Chris Weaver is a relatively unknown name, even for those deeply entrenched in the Arizona high school football community.
But, the opponents of the senior running back at Odyssey Institute in Buckeye know what’s coming at them each week for the Minotaurs.
Weaver, with another outstanding football season, has a legitimate shot to set the state’s career rushing yards record by the end of 2019. In 2018, he totaled 2,398 yards as a junior, just two less than the 2,400 total that led all of Arizona.
“As a player, he is the heart and soul of this team,” said Gunnar Strassburg, a senior lineman for the Minotaurs.
Weaver, who through two games to his senior season had 489 yards and eight touchdowns in a couple of Odyssey wins, is the last to brag about his abilities. When his success on the ground is mentioned, he is quick to credit the offensive linemen and fellow teammates for great blocking on a team that runs the ball on a majority of its plays.
It does, in fact, take significant effort to block for him. Opponents have begun stacking the box with a majority of their defensive players near the line of scrimmage to limit his ability to run. In a 55-18 blowout of San Tan Foothills to start the year, Weaver noticed the Sabercats putting nine or 10 players within eight yards of the line.
Rather than complain about the difficulty of running against stacked boxes, though, Weaver smiles at the challenge.
“It’s cool to think about that I’m part of another team’s game plan, and I get talked about like that, and the respect that the other team has,” Weaver said.
This level of success is no surprise, though. He has been the leading back since even his freshman year, when he shocked the coaching staff with his talent.

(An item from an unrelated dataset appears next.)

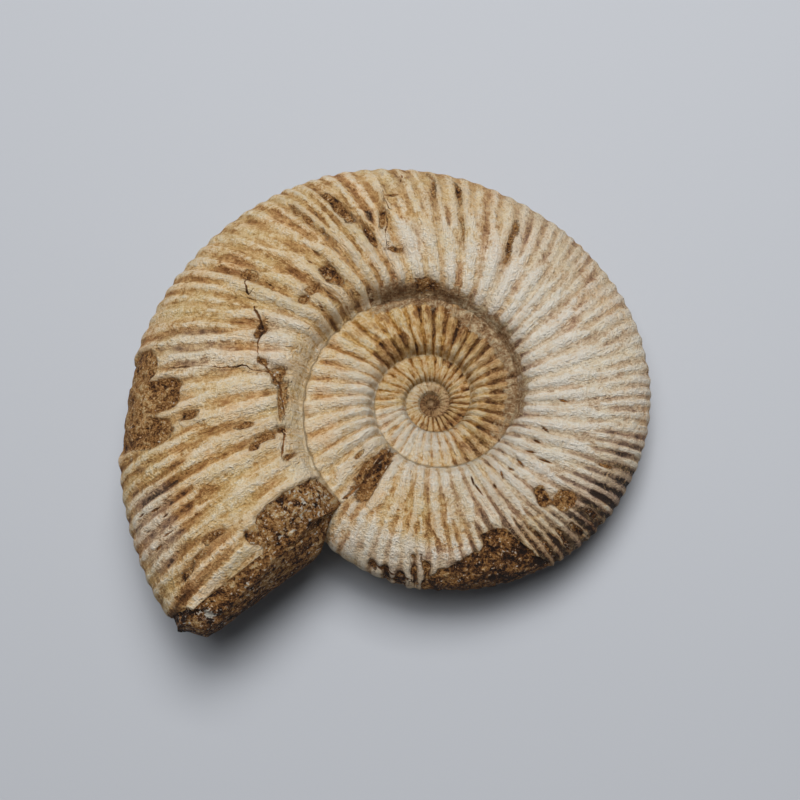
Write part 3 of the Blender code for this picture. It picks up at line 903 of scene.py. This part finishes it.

Coach Jon Castellanos, who took over the Minotaur football program before the 2018 season after coaching at nearby Willow Canyon, remembers instantly recognizing Weaver’s ability.
He said Weaver “passed the eye test with flying colors” when he saw the then-junior running practice routes even before the team put pads on for full practice.
Making jump cuts and showing off speed and strength uncommon for someone of his size — Weaver is not overly big or intimidating looking at first glance — Castellanos knew he had a player to ride for seasons to come.
It didn’t hurt that Weaver racked up nearly 1,200 rushing yards and 19 scores as a sophomore the year before, either.
“I’ve coached some high school kids that have gone on to play college ball, even a few that have played in the NFL at running back, and this kid has all the intangibles,” Castellanos said.
Weaver, according to Max Preps, the official stats site of the AIA, needs 2,413 yards to hold the record for most career rushing yards in 3A history. He was just 15 yards away from that total in 2018, despite Odyssey being ousted in the first round of the 3A playoffs, so another similar year could be enough to reach that target.
But, even more important to him than individual numbers are finding a spot on a college football team in the future — he said he has few looks despite his tremendous statistics — and leading Odyssey to another playoff run.
Barring injury, Weaver’s high-level production on the field will likely remain constant all season. Both of his goals depend on him not only putting up great stats, but also becoming more of a leader off the field.
Odyssey has yet to win a postseason game in his varsity football career. If he is to reach his goals, he acknowledged, the challenge for his senior year will be to become more of a vocal leader as a senior captain. If he can continue to grow, and the Minotaurs follow his lead, though, there is little that will limit Odyssey from chasing a championship in 2019.
“I want to be a leader, talking and doing all that, but it’s even more important that I lead by example. You can’t come out and ask guys to push themselves if you’re not doing it yourself,” Weaver said.
“And, if you’re not doing that, you’re not going to get to the goals we want to have here.”